Extract each line of the data and write it out again exactly.

MATERIAL PROVIDED:
════════════════
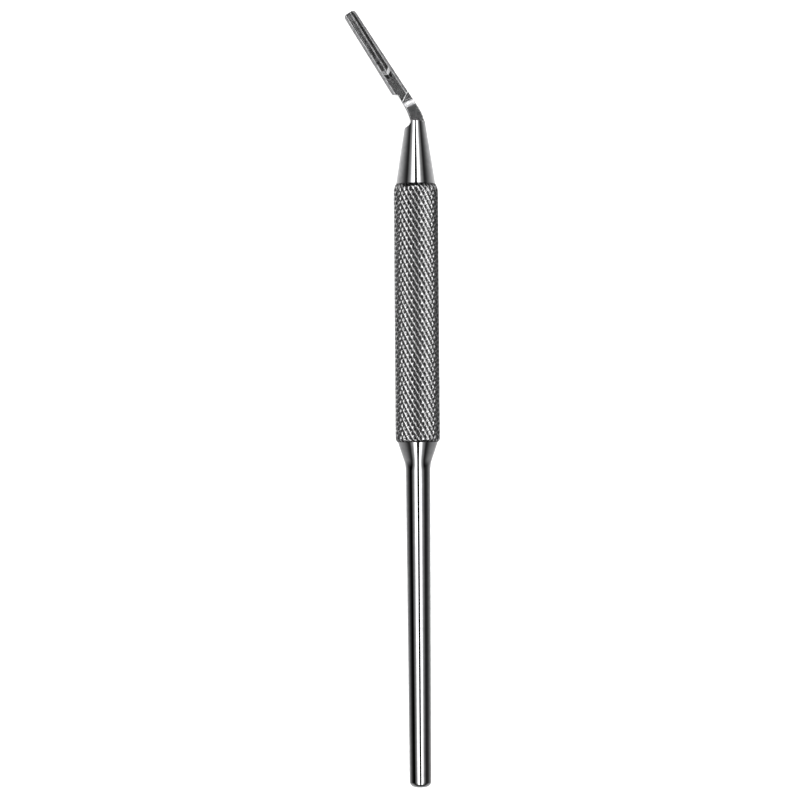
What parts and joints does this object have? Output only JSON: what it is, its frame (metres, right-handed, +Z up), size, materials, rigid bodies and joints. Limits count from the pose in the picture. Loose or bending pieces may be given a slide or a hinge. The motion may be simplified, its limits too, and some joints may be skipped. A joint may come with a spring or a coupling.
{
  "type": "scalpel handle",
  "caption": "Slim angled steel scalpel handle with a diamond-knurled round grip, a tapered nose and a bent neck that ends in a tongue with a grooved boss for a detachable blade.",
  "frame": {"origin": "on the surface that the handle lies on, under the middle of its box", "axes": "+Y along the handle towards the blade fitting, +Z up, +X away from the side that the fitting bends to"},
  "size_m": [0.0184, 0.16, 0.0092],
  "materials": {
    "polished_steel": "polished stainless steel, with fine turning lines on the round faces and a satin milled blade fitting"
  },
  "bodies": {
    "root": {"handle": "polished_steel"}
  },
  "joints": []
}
════════════════
RESPONSE TO THE EXERCISE:
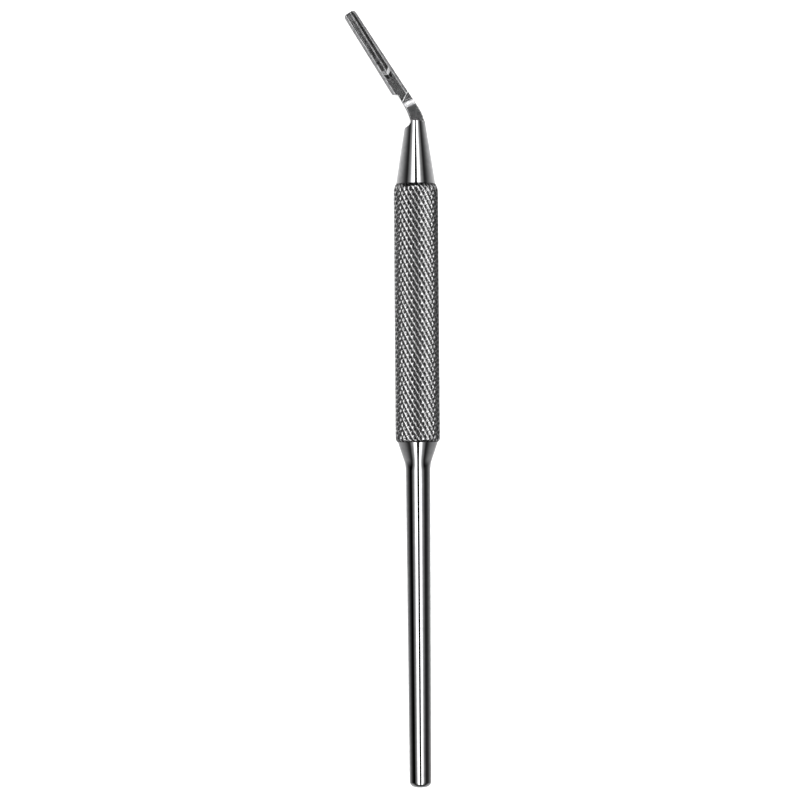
What parts and joints does this object have? Output only JSON: what it is, its frame (metres, right-handed, +Z up), size, materials, rigid bodies and joints. Limits count from the pose in the picture. Loose or bending pieces may be given a slide or a hinge. The motion may be simplified, its limits too, and some joints may be skipped. A joint may come with a spring or a coupling.
{
  "type": "scalpel handle",
  "caption": "Slim angled steel scalpel handle with a diamond-knurled round grip, a tapered nose and a bent neck that ends in a tongue with a grooved boss for a detachable blade.",
  "frame": {"origin": "on the surface that the handle lies on, under the middle of its box", "axes": "+Y along the handle towards the blade fitting, +Z up, +X away from the side that the fitting bends to"},
  "size_m": [0.0184, 0.16, 0.0092],
  "materials": {
    "polished_steel": "polished stainless steel, with fine turning lines on the round faces and a satin milled blade fitting"
  },
  "bodies": {
    "root": {"handle": "polished_steel"}
  },
  "joints": []
}